## [Entries]
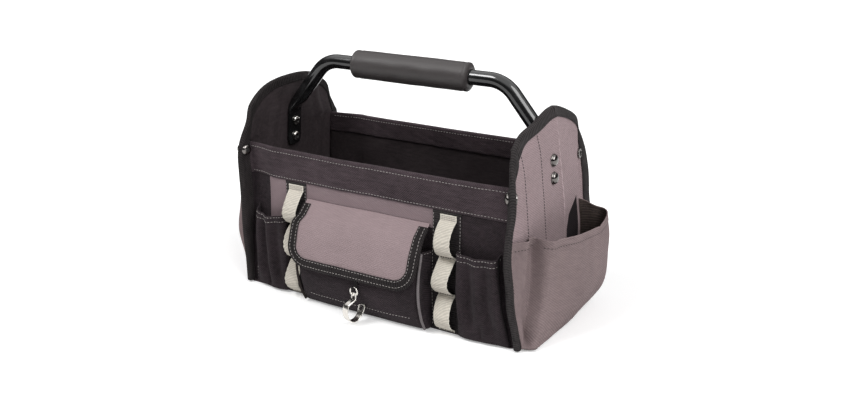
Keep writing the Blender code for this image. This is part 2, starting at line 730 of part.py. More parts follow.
def add_handle(layers):
    """Bent tube with its feet pressed flat against the ends, and its foam grip."""
    lean = math.pi / 4 - HANDLE_SLOPE / 2
    flat_length = LEG_BEND_HEIGHT - LEG_FOOT_HEIGHT - LOWER_BEND_RADIUS * math.tan(lean)
    bm = bmesh.new()
    rings = []
    for here, run, from_end in handle_stations():
        share = smooth((from_end - flat_length) / FLAT_BLEND_LENGTH)
        half_wide = blend(LEG_WIDTH / 2, TUBE_RADIUS, share)
        half_thick = blend(LEG_THICKNESS / 2, TUBE_RADIUS, share)
        if from_end == 0:
            half_wide -= LEG_END_ROUND / 2
        squareness = blend(LEG_SQUARENESS, ROUND_SQUARENESS, share)
        across = Vector((run.y, -run.x))
        ring = []
        for angle in spaced(0, 2 * math.pi, TUBE_STEPS)[:-1]:
            spot = here + across * rounded(math.sin(angle), squareness) * half_thick
            wide = rounded(math.cos(angle), squareness) * half_wide
            ring.append(bm.verts.new((spot.x, wide, spot.y)))
        rings.append(ring)
    for first, second in zip(rings, rings[1:]):
        for step in range(TUBE_STEPS):
            after = (step + 1) % TUBE_STEPS
            bm.faces.new((first[step], first[after], second[after], second[step]))
    bm.faces.new(rings[0][::-1])
    bm.faces.new(rings[-1])
    bmesh.ops.recalc_face_normals(bm, faces=bm.faces)
    mesh = bpy.data.meshes.new("handle_tube")
    bm.to_mesh(mesh)
    bm.free()
    tube = finish(bpy.data.objects.new("handle_tube", mesh), "tube_paint")
    half = GRIP_LENGTH / 2
    bore = TUBE_RADIUS + GRIP_CLEARANCE
    edge = [(GRIP_RADIUS - GRIP_EDGE + GRIP_EDGE * math.sin(angle),
             half - GRIP_EDGE + GRIP_EDGE * math.cos(angle)) for angle in spaced(0, math.pi / 2, EDGE_STEPS)]
    far_edge = [(radius, -height) for radius, height in reversed(edge)]
    profile = [(bore, half)] + edge + far_edge + [(bore, -half)]
    turned("handle_grip", profile, facing((0, 0, HANDLE_HEIGHT), (1, 0, 0)), "foam", GRIP_STEPS)
    for hand, side in LEFT_RIGHT:
        for level, rise in zip(("lower", "upper"), BOLT_RISES):
            place = facing(end_place(side, 0, LEG_FOOT_HEIGHT + rise, 0), end_normal(side))
            add_bolt(f"{hand}_{level}", place)
            drill(f"{hand}_{level}_bolt_hole", place, BOLT_RADIUS + HOLE_CLEARANCE,
                  2 * (END_STACK + LEG_THICKNESS), (*layers[hand], tube))


def add_bolt(name, place):
    """Handle bolt, put in from inside, and the dome nut outside."""
    inner = -(END_STACK + GAP + LEG_THICKNESS + GAP)
    end = GAP + BOLT_END
    head = dome(BOLT_HEAD_RADIUS, BOLT_HEAD_HEIGHT - RIVET_RIM, 0)
    profile = [(0, end), (BOLT_RADIUS, end), (BOLT_RADIUS, inner), (BOLT_HEAD_RADIUS, inner)]
    profile += [(radius, inner - RIVET_RIM - height) for radius, height in reversed(head)]
    turned(f"{name}_handle_bolt", profile, place, "bright_steel")
    bore = BOLT_RADIUS + HOLE_CLEARANCE
    cap = dome(NUT_RADIUS, NUT_HEIGHT - NUT_RIM, GAP + NUT_RIM)
    profile = cap + [(NUT_RADIUS, GAP), (bore, GAP), (bore, end + NUT_FLOOR), (0, end + NUT_FLOOR)]
    turned(f"{name}_dome_nut", profile, place, "dark_nickel")


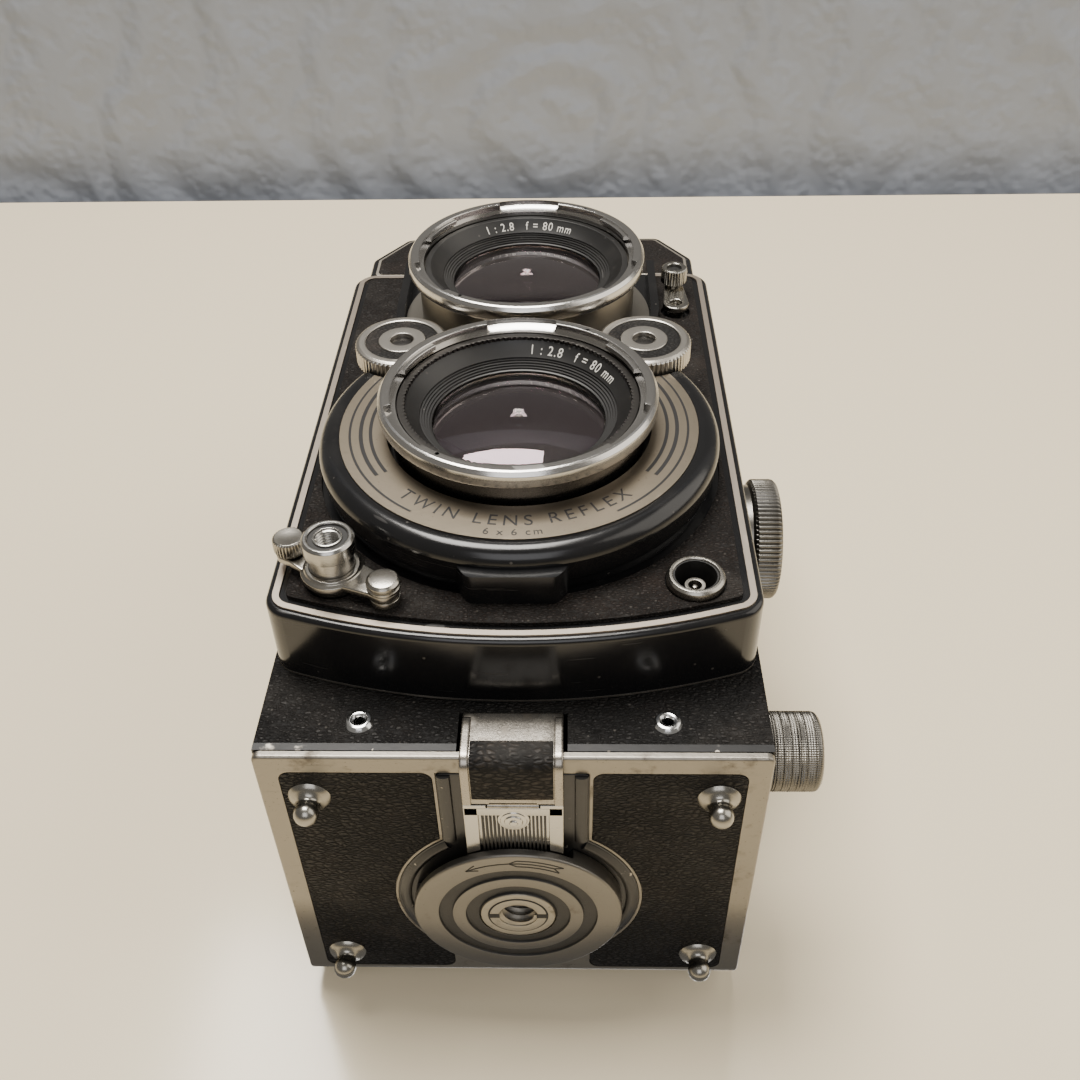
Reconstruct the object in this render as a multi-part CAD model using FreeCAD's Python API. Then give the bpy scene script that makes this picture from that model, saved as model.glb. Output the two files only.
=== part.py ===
import FreeCAD, Part
import math
import os

# Twin lens reflex camera for 6 x 6 cm pictures on roll film.
# Millimetres. +X is the focusing-knob side, -Y is out of the lenses, +Z is up
# through the viewing hood. The origin is the mouth of the tripod socket, on the
# camera's centre plane.

V = FreeCAD.Vector
os.makedirs("parts", exist_ok=True)

# ---------------------------------------------------------------- driving sizes
# Body
body_half_width = 38.0        # centre plane to the leather of one side
body_front = -36.3            # leather of the lower front
body_back = 25.5              # outer face of the back door
plate_z = 3.5                 # underside of the bottom plate, above the socket's mouth
wall = 2.0                    # casting wall
leather = 0.8                 # thickness of the body covering
door_sheet = 1.2              # thickness of the back door's sheet
door_gap = 0.2                # light-trap gap between the casting and the door
corner_r = 3.0                # rounding of the door where the bottom turns into the back
film_half = 28.0              # half the side of the picture
film_plane_y = 20.3

# Lens axes
taking_z = 56.0
bayonet_r = 22.85
lens_spacing = 2 * bayonet_r + 2.3   # the two rings stand 2.3 mm apart
viewing_z = taking_z + lens_spacing
body_top = viewing_z + 32.0   # top of the casting, where the hood stands
lens_face_y = -65.0           # front of both bayonet rings

# Lens standard
panel_half_width = body_half_width - 0.6
panel_top = viewing_z + 19.5
panel_corner_z = 20.8         # height of the lower corners
panel_bottom = 14.0           # lowest point of the bowed lower edge
panel_face_y = -49.4
panel_wall = 1.2
panel_plate = 1.6
panel_corner_r = 4.5
slide_gap = 0.3               # clearance between the standard and the sleeve
focus_travel = 7.0
trim_inset = 1.1
trim_width = 1.0
inlay_inset = 3.2
inlay_sheet = 0.7

# Lens fittings
bayonet_depth = 3.2
bayonet_bore_r = bayonet_r - 2.95
tube_r = bayonet_r - 1.85
glass_r = tube_r - 6.8
cowl_r = 33.2
face_plate_r = cowl_r - 3.6
face_plate_y = -58.2
wheel_x = bayonet_r - 1.15
wheel_z = taking_z + bayonet_r - 0.65
wheel_r = 8.4
wheel_face_y = -60.7
wheel_depth = 4.0
wheel_pocket_gap = 0.5

# Front furniture
sync_x = body_half_width - 10.7
sync_z = 26.1
sync_r = 4.45
release_x = 10.8 - body_half_width
release_z = 26.6
release_face_y = -58.7
release_travel = 2.5
timer_x = body_half_width - 8.2
timer_z = viewing_z + 2.0

# Focusing drive
focus_y = -20.0
focus_z = 70.3
focus_knob_r = 11.7
focus_knob_end = body_half_width + 10.3
focus_pitch_r = 2.0
focus_teeth = 8

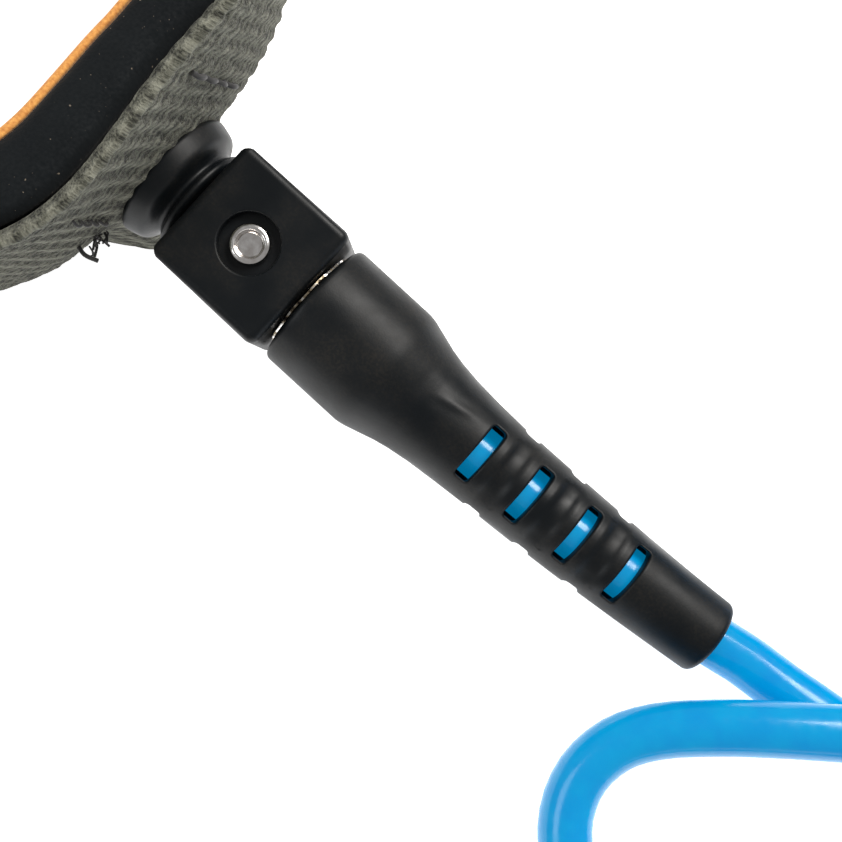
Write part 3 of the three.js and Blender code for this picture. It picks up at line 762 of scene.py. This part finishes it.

## [Prompt]
Take every line that includes the string "code" and copy it.

## [Problem solution]
Keep writing the Blender code for this image. This is part 2, starting at line 730 of part.py. More parts follow.
Write part 3 of the three.js and Blender code for this picture. It picks up at line 762 of scene.py. This part finishes it.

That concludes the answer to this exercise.